INFORMATION SUPPLIED:
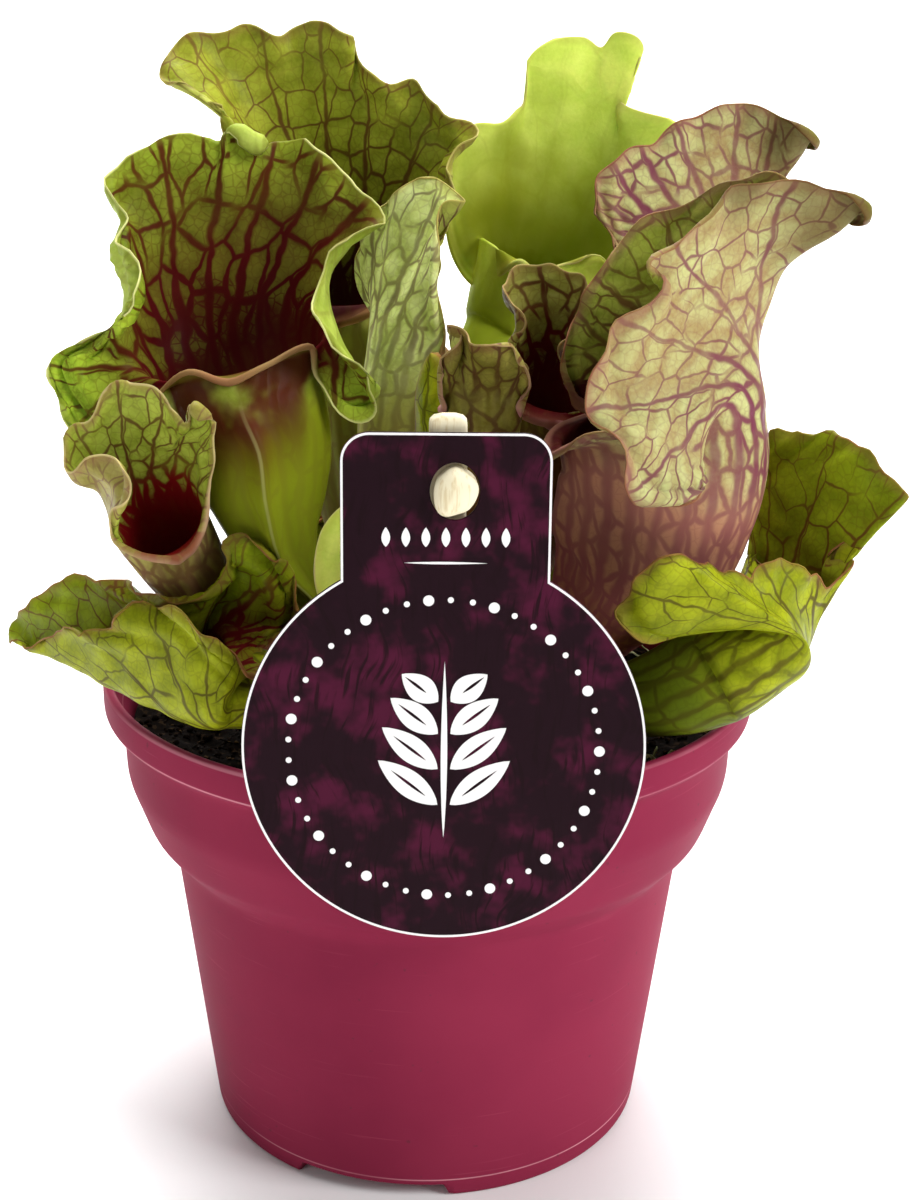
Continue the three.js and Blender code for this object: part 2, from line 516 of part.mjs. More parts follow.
// Flat leaves. spine: x, y, z, half width, and how far the sides rise to the front.
const BLADES = [
  {
    name: 'leaf_centre', skin: greenLeaf, front: 150, frontElevation: 0, tilt: 0,
    spine: [[1.5, -6.8, 60.8, 1.6, 0.3], [-1, -13, 84, 2, 0.6], [-0.5, -15, 98, 2.8, 1.4],
      [0, -15, 110.5, 2.2, 1]],
  },
  {
    name: 'leaf_left', skin: paleLeaf, front: 0, frontElevation: 0, tilt: 0,
    spine: [[-0.5, -10.5, 60.5, 1.6, 0.3], [-5, -21, 73, 2.6, 0.6], [-8.5, -29, 86, 5, 0.8],
      [-8, -31.5, 97, 3.4, 0.4]],
  },
  {
    name: 'leaf_dry', skin: dryLeaf, front: 20, frontElevation: 0, tilt: 0,
    spine: [[-6, -12, 59.6, 1.4, 0.3], [-8.5, -27, 70, 1.8, 0.5], [-12, -33, 79, 2.8, 1],
      [-12, -34, 84.5, 1.8, 0.6]],
  },
  {
    name: 'leaf_right', skin: paleLeaf, front: 0, frontElevation: 0, tilt: 0,
    spine: [[8, -9.5, 60.6, 1.5, 0.3], [14, -27, 67, 2.2, 0.5], [19, -36, 72, 3.2, 0.6],
      [20.5, -38, 76.5, 1.8, 0.3]],
  },
];

// ---------- pot, peat and rhizome ----------

// Outside of the pot, from the foot up: a plain tapered body, a waist that flares in
// two steps, an upright collar and a banded lip.
const POT_OUTSIDE = [
  [30.8, 3], [33, 21.5], [35.3, 40.2], [38.6, 44.2], [40.2, 48.6], [41.1, 51], [41.5, 55.8],
  [42.6, 58.9], [POT_RADIUS, 61.4], [POT_RADIUS, POT_HEIGHT - 0.3],
];

function potInside() {
  return POT_OUTSIDE.slice(1).map(([radius, z]) => [radius - POT_WALL, z])
    .filter(([, z]) => z < 62);
}

function makePot() {
  const floorTop = POT_FOOT_HEIGHT + POT_WALL;
  const inside = potInside().reverse();
  const profile = [
    [0, POT_FOOT_HEIGHT], [FOOT_INNER_RADIUS, POT_FOOT_HEIGHT], [FOOT_INNER_RADIUS + 0.2, 0],
    [FOOT_OUTER_RADIUS, 0], ...POT_OUTSIDE, [POT_RADIUS - 0.3, POT_HEIGHT],
    [POT_RADIUS - POT_WALL, POT_HEIGHT], ...inside,
    [POT_OUTSIDE[0][0] - POT_WALL, floorTop + 0.4], [POT_OUTSIDE[0][0] - 2, floorTop],
    [0, floorTop],
  ];
  let pot = asSolid(lathe(profile, POT_SEGMENTS));
  const reach = FOOT_OUTER_RADIUS + 4;
  const half = THREE.MathUtils.degToRad(FOOT_GAP_DEG / 2);
  for (let k = 0; k < 3; k += 1) {
    const middle = THREE.MathUtils.degToRad(FOOT_FIRST_GAP_DEG + 120 * k);
    const wedge = new THREE.Shape();
    const near = 20;
    wedge.moveTo(near * Math.cos(middle - half), near * Math.sin(middle - half));
    wedge.lineTo(reach * Math.cos(middle - half), reach * Math.sin(middle - half));
    wedge.lineTo(reach * Math.cos(middle + half), reach * Math.sin(middle + half));
    wedge.lineTo(near * Math.cos(middle + half), near * Math.sin(middle + half));
    wedge.closePath();
    const block = new THREE.ExtrudeGeometry(wedge, { depth: 1 + POT_FOOT_HEIGHT, bevelEnabled: false });
    pot = pot.subtract(asSolid(block.translate(0, 0, -1)));
  }
  for (let k = 0; k < DRAIN_HOLES; k += 1) {
    const angle = (2 * Math.PI * k) / DRAIN_HOLES;
    const hole = new THREE.CylinderGeometry(DRAIN_HOLE_RADIUS, DRAIN_HOLE_RADIUS, 4, 12)
      .rotateX(Math.PI / 2)
      .translate(DRAIN_CIRCLE_RADIUS * Math.cos(angle), DRAIN_CIRCLE_RADIUS * Math.sin(angle),
        floorTop - 1);
    pot = pot.subtract(asSolid(hole));
  }
  return pot;
}

function makeRhizome(extra) {
  return asSolid(ellipsoid(RHIZOME_CENTRE, RHIZOME_RADII.map((r) => r + extra), 20, 10));
}

function makePeat() {
  const floor = POT_FOOT_HEIGHT + POT_WALL + GAP;
  const wall = potInside().filter(([, z]) => z > floor + 1 && z < PEAT_EDGE_Z)
    .map(([radius, z]) => [radius - GAP, z]);
  const edge = wall[wall.length - 1][0];
  const profile = [
    [0, floor], [POT_OUTSIDE[0][0] - 3, floor], ...wall, [edge - 0.1, PEAT_EDGE_Z],
    [edge - 4, PEAT_EDGE_Z + 0.2], [28, PEAT_CROWN_Z], [0, PEAT_CROWN_Z],
  ];
  return asSolid(lathe(profile, POT_SEGMENTS));
}

// ---------- label card and its peg ----------

function makeCard() {
  const half = CARD_TAB_HALF_WIDTH;
  const neck = Math.asin(half / CARD_RADIUS);
  const outline = new THREE.Shape();
  outline.absarc(0, 0, CARD_RADIUS, Math.PI / 2 + neck, 2.5 * Math.PI - neck, false);
  outline.lineTo(half, CARD_TAB_TOP - CARD_CORNER);
  outline.absarc(half - CARD_CORNER, CARD_TAB_TOP - CARD_CORNER, CARD_CORNER, 0, Math.PI / 2, false);
  outline.lineTo(CARD_CORNER - half, CARD_TAB_TOP);
  outline.absarc(CARD_CORNER - half, CARD_TAB_TOP - CARD_CORNER, CARD_CORNER, Math.PI / 2,
    Math.PI, false);
  outline.closePath();
  const hole = new THREE.Path();
  hole.absellipse(CARD_HOLE[0], CARD_HOLE[1], CARD_HOLE_RADII[0], CARD_HOLE_RADII[1], 0,
    2 * Math.PI, true);
  outline.holes.push(hole);
  return new THREE.ExtrudeGeometry(outline,
    { depth: CARD_THICKNESS, bevelEnabled: false, curveSegments: 16 });
}

// Card coordinates (right, up, towards the viewer) to the part's frame.
const cardTilt = THREE.MathUtils.degToRad(90 - CARD_LEAN_DEG);
const cardPlace = new THREE.Matrix4()
  .makeTranslation(CARD_CENTRE_X, CARD_FRONT_Y + CARD_THICKNESS, CARD_CENTRE_Z)
  .multiply(new THREE.Matrix4().makeRotationX(cardTilt));

// The flat strip of the peg, larger by grow on every side.
function pegStrip(grow) {
  const half = PEG_WIDTH / 2 + grow;
  const shoulder = PEG_POINT - PEG_LENGTH;
  const outline = new THREE.Shape();
  outline.moveTo(0, -PEG_LENGTH - 2 * grow);
  outline.lineTo(half, shoulder);
  outline.lineTo(half, -0.8);
  outline.quadraticCurveTo(half, grow, 0, 0.1 + grow);
  outline.quadraticCurveTo(-half, grow, -half, -0.8);
  outline.lineTo(-half, shoulder);
  outline.closePath();
  const depth = PEG_THICKNESS + 2 * grow;
  return asSolid(new THREE.ExtrudeGeometry(outline, { depth, bevelEnabled: false, curveSegments: 4 })
    .translate(0, 0, -depth / 2)
    .rotateX(THREE.MathUtils.degToRad(90 + PEG_LEAN_DEG))
    .translate(PEG_X, PEG_TOP_Y, PEG_TOP_Z));
}

// The strip and the short round head that stands out through the card's hole.
function makePeg() {
  const hole = new THREE.Vector3(...CARD_HOLE, CARD_THICKNESS).applyMatrix4(cardPlace);
  const back = PEG_TOP_Y;
  const front = hole.y - PEG_HEAD_REACH;
  const head = new THREE.CylinderGeometry(1, 1, back - front, 16)
    .scale(PEG_HEAD_RADII[0], 1, PEG_HEAD_RADII[1])
    .translate(hole.x, (back + front) / 2, hole.z);
  return pegStrip(0).add(asSolid(head));
}

// ---------- assembly ----------

const plant = new THREE.Group();

function addPiece(name, solid, material) {
  const mesh = new THREE.Mesh(asGeometry(solid), material);
  mesh.name = name;
  plant.add(mesh);
}

const rhizome = makeRhizome(0);
const rhizomeSpace = makeRhizome(GAP);
const pegSpace = pegStrip(GAP);

addPiece('pot', makePot(), potPlastic);
addPiece('peat', makePeat().subtract(rhizomeSpace).subtract(pegSpace), peat);
addPiece('rhizome', rhizome, rhizomeBark);
PITCHERS.forEach((leaf) => {
  addPiece(leaf.name, asSolid(pitcher(leaf)).subtract(rhizomeSpace), leaf.skin);
});
BLADES.forEach((leaf) => {
  addPiece(leaf.name, asSolid(blade(leaf)).subtract(rhizomeSpace), leaf.skin);
});
addPiece('label_card', asSolid(makeCard().applyMatrix4(cardPlace)), cardPaper);
addPiece('label_peg', makePeg(), pegWood);

export default plant;
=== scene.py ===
"""Purple pitcher plant in its nursery pot, with a label card hung on a peg.

Every Blender object is in metres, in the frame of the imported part: the ground is z = 0 under the
middle of the pot, +Z is up and the label card hangs on the -Y side. Sizes written in the
dataclasses below are millimetres, and bearings are degrees, 0 towards -Y and 90 towards +X.
"""

import logging
import math
from collections.abc import Callable
from dataclasses import dataclass
from enum import Enum
from functools import partial

import bmesh
import bpy
import numpy as np
from mathutils import Matrix, Vector


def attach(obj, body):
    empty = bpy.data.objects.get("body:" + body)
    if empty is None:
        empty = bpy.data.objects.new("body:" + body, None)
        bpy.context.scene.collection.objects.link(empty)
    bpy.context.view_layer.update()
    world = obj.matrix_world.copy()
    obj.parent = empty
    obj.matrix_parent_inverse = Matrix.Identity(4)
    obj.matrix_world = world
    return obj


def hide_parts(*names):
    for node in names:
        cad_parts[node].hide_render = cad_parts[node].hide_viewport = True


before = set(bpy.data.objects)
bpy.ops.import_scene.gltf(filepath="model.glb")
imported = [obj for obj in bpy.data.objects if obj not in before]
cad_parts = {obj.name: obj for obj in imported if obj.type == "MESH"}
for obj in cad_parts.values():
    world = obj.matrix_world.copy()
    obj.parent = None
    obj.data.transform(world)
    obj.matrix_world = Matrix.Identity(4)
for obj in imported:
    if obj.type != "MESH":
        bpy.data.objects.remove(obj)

log = logging.getLogger("pitcher_plant")

MM = 0.001
Array = np.ndarray
Layers = dict[str, np.ndarray]
Colour = tuple[float, float, float, float]
Object = bpy.types.Object
Material = bpy.types.Material
Tree = bpy.types.NodeTree
Socket = bpy.types.NodeSocket

# Settings that many shader nodes share.
EASED = {"interpolation_type": "SMOOTHSTEP"}
TIMES = {"operation": "MULTIPLY"}
TIMES_PLUS = {"operation": "MULTIPLY_ADD"}
OVER = {"operation": "DIVIDE"}
LARGER = {"operation": "MAXIMUM"}
RGBA = {"data_type": "RGBA"}


# ---------------------------------------------------------------- numbers and curves


def linear(hex_colour: str) -> Colour:
    """Turns an sRGB hex colour into the linear colour that a shader takes.

    Args:
        hex_colour: Six hex digits, without a hash.

    Returns:
        Linear red, green and blue, with an alpha of 1.
    """
    srgb = np.array([int(hex_colour[i : i + 2], 16) for i in (0, 2, 4)]) / 255
    lin = np.where(srgb <= 0.04045, srgb / 12.92, ((srgb + 0.055) / 1.055) ** 2.4)
    return (*lin.tolist(), 1.0)


def smoothstep(low: float, high: float, x: Array) -> Array:
    """Eases from 0 at low to 1 at high along 3 f^2 - 2 f^3."""
    f = np.clip((x - low) / (high - low), 0.0, 1.0)
    return f * f * (3 - 2 * f)


def unit(v: Array) -> Array:
    """Scales vectors on the last axis to length 1."""
    return v / np.maximum(np.linalg.norm(v, axis=-1, keepdims=True), 1e-9)


def wrapped(angle: Array) -> Array:
    """Brings angles in radians between -pi and pi."""
    return np.arctan2(np.sin(angle), np.cos(angle))


def whole_turn(places: int) -> Array:
    """Angles in radians of places spread evenly round a ring, the first at 0."""
    return 2 * np.pi * np.arange(places) / places


def blend_four(p: tuple[Array, Array, Array, Array], f: Array) -> Array:
    """Catmull-Rom blend of four neighbours.

    Args:
        p: The rows before, at, after and two after each place.
        f: Fraction of the way between the middle two.

    Returns:
        The blended rows.
    """
    a, b, c, d = p
    cubic = (3 * b - a - 3 * c + d) * f**3
    return 0.5 * (2 * b + (c - a) * f + (2 * a - 5 * b + 4 * c - d) * f**2 + cubic)


def through_closed(points: Array, s: Array) -> Array:
    """Reads a closed list of rows as a smooth loop.

    Args:
        points: Rows to pass through, K by columns.
        s: Place on the loop, 0 to 1 once round.

    Returns:
        One row per value of s.
    """
    count = len(points)
    x = (s % 1.0) * count
    i = np.floor(x).astype(int)
    near = tuple(points[(i + k) % count] for k in (-1, 0, 1, 2))
    return blend_four(near, (x - i)[:, None])


def through_open(points: Array, t: Array) -> Array:
    """Reads an open list of rows as a smooth line, its ends mirrored to carry on straight.

    Args:
        points: Rows to pass through, K by columns.
        t: Place on the line, 0 at the first row and 1 at the last.

    Returns:
        One row per value of t.
    """
    last = len(points) - 1
    longer = np.vstack([2 * points[0] - points[1], points, 2 * points[-1] - points[-2]])
    x = np.clip(t, 0.0, 1.0) * last
    i = np.minimum(np.floor(x).astype(int), last - 1)
    return blend_four(tuple(longer[i + k] for k in range(4)), (x - i)[:, None])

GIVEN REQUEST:
Which lines of the data include "context"? Copy each of them.

RESPONSE FOR THIS EXERCISE:
        bpy.context.scene.collection.objects.link(empty)
    bpy.context.view_layer.update()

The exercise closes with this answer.